World leaders push back on Trump's decision to pull U.S. from Paris climate accord
WASHINGTON — President Donald Trump's supporters on Friday cast his decision to abandon the world's climate change pact as a "refreshing" stance for the U.S. that would save jobs, unburden industry and save money.
International leaders and scientists pushed back, pointing to jobs that could be created in green technology and the edge China could be given as a result. China has overtaken the U.S. in transitioning to renewable energy, generating a fifth of its electricity from renewable sources. The U.S. sources only about 13 percent of its electricity from renewables.
In television interviews the morning after Trump's announcement, Vice President Mike Pence and Kellyanne Conway, a top White House aide, defended Trump's decision as a reassertion of America's sovereignty. They both appeared on Fox News' "Fox & Friends."
Pence called Trump's decision "refreshing."
The Paris deal "really put an extraordinary burden on the economy while allowing some countries around the world like China and India go a decade or more without any accountability for reducing C02 emissions," Pence said.
He said the deal would have cost taxpayers billions of dollars.
"In a very real sense, it was a transfer of wealth from the most powerful economy in the world to other countries around the planet," Pence said.
Conway made similar remarks in an interview on Fox News, citing "fairness" to American workers and businesses.
Scientists say Earth is likely to reach more dangerous levels of warming sooner as a result of the president's decision because America's pollution contributes so much to rising temperatures. Calculations suggest withdrawal from the Paris accord could result in emissions of up to 3 billion tons of additional carbon dioxide a year — enough to melt ice sheets faster, raise seas higher and trigger more extreme weather.
While Trump and Pence have suggested the possibility of renegotiating the agreement, the leaders of Italy, Germany and France have said that won't happen. Germany's environment minister told reporters Friday "there will be no new deal with the United States" on climate change and predicted global climate will "survive" Trump's maximum presidential term of eight years.

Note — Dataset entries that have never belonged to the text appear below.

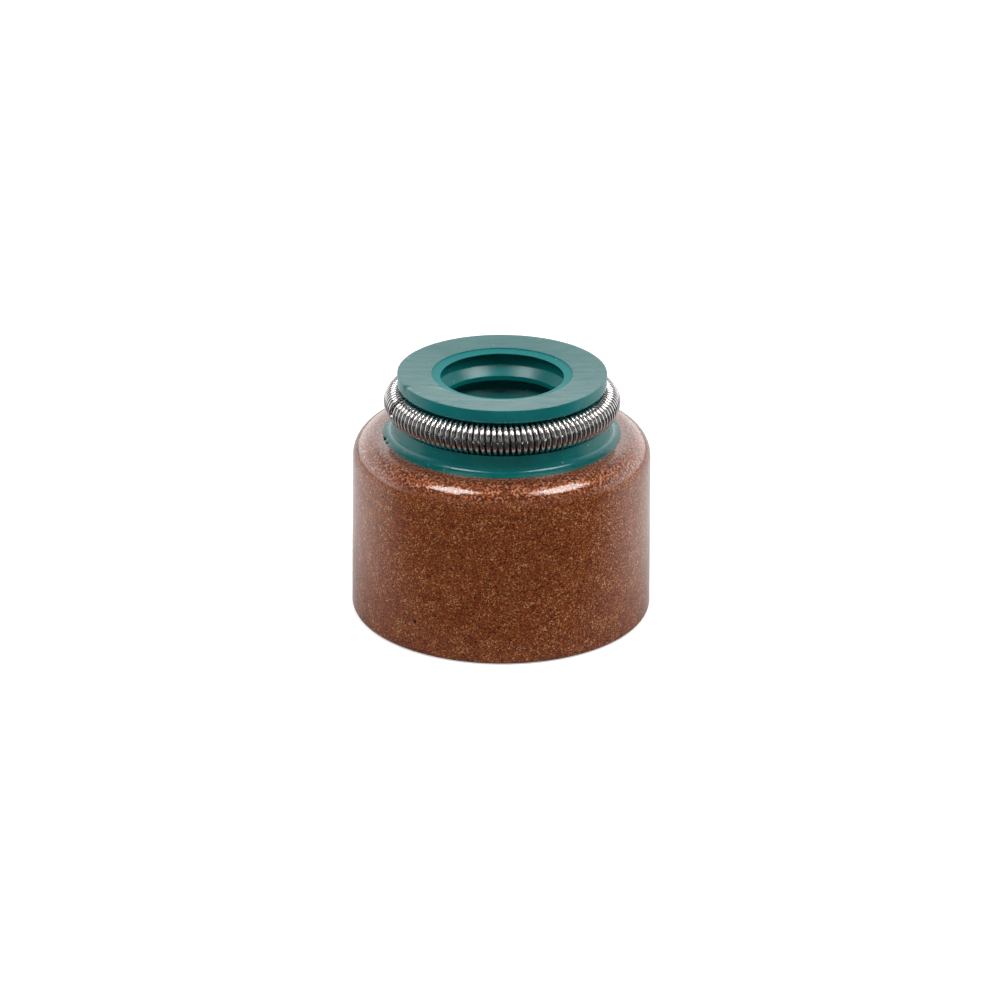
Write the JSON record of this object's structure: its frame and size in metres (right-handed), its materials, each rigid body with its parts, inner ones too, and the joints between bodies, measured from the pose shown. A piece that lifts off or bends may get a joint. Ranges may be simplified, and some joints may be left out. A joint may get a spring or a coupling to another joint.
{
  "type": "valve stem seal",
  "caption": "Valve stem seal with a brown lacquered steel shell, a green rubber body with lips in its bore, and a garter spring around its neck.",
  "frame": {"origin": "centre of the shell's open rim, on the plane that the rim stands on", "axes": "+Z along the valve stem, from the open rim towards the rubber head; the spring's ends meet at the left of the front, which faces -Y"},
  "size_m": [0.0144, 0.0144, 0.012],
  "materials": {
    "lacquered_steel": "thin golden-brown bonding lacquer over drawn steel, semi-gloss",
    "seal_rubber": "moulded fluorocarbon rubber, dark teal green, satin",
    "spring_steel": "bright drawn spring wire"
  },
  "bodies": {
    "root": {"steel_shell": "lacquered_steel", "seal_body": "seal_rubber", "garter_spring": "spring_steel"}
  },
  "joints": []
}
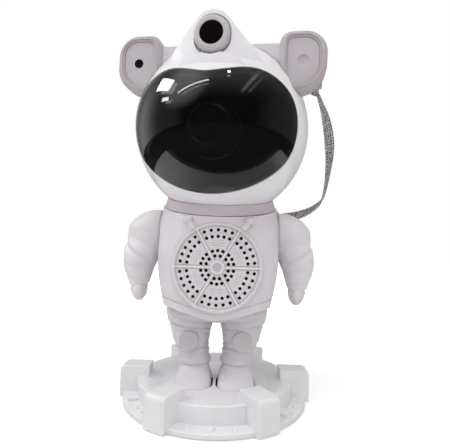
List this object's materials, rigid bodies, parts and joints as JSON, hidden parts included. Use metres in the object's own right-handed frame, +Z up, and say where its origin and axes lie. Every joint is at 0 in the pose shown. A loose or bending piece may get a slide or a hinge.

Barbara Hendricks said other countries will fill the leadership void left by the United States but none will be expected to make up the shortfall in emissions reductions caused by Washington's exit.
Meanwhile, African nations are protesting Trump's decision. South Africa's government calls the U.S. pullout "an abdication of global responsibility."
The U.S. is the world's second-largest emitter of carbon, following only China. Beijing, however, has reaffirmed its commitment to meeting its targets under the Paris accord, recently canceling construction of about 100 coal-fired power plants and investing billions in massive wind and solar projects.
Russian President Vladimir Putin is calling for a constructive dialogue on efforts needed to curb global warming.
Speaking Friday at an economic forum in St. Petersburg, Putin avoided criticizing Trump for the move that has caused international opprobrium.
He underlined the importance of the Paris climate accord, but noted that it's a framework agreement offering a broad room for maneuver for each signatory nation.
Putin also said that Trump's promise to negotiate new conditions for the U.S. leaves hope for reaching a compromise before the Paris deal is set to take effect in 2021. Putin added that U.S. participation is essential for the success of global efforts.
Drought-stricken areas of Africa blame climate change
The U.S. withdrawal from the Paris climate deal is being met with despair in parts of Africa that are suffering from severe drought.
Sididi Ould Batna in Mali says he has lost a dozen of his cattle and now the food crisis is affecting families as well.
He says he would tell Trump that the misery is caused by climate change, "and if he doesn't pay attention, the United States will be touched one day by these problems, too."
Vegetable seller Fanta Coulibaly in Mali's capital, Bamako, blames climate change for the lack of rain.
She says the Paris agreement has given her hope, "and I ask Trump to think of us."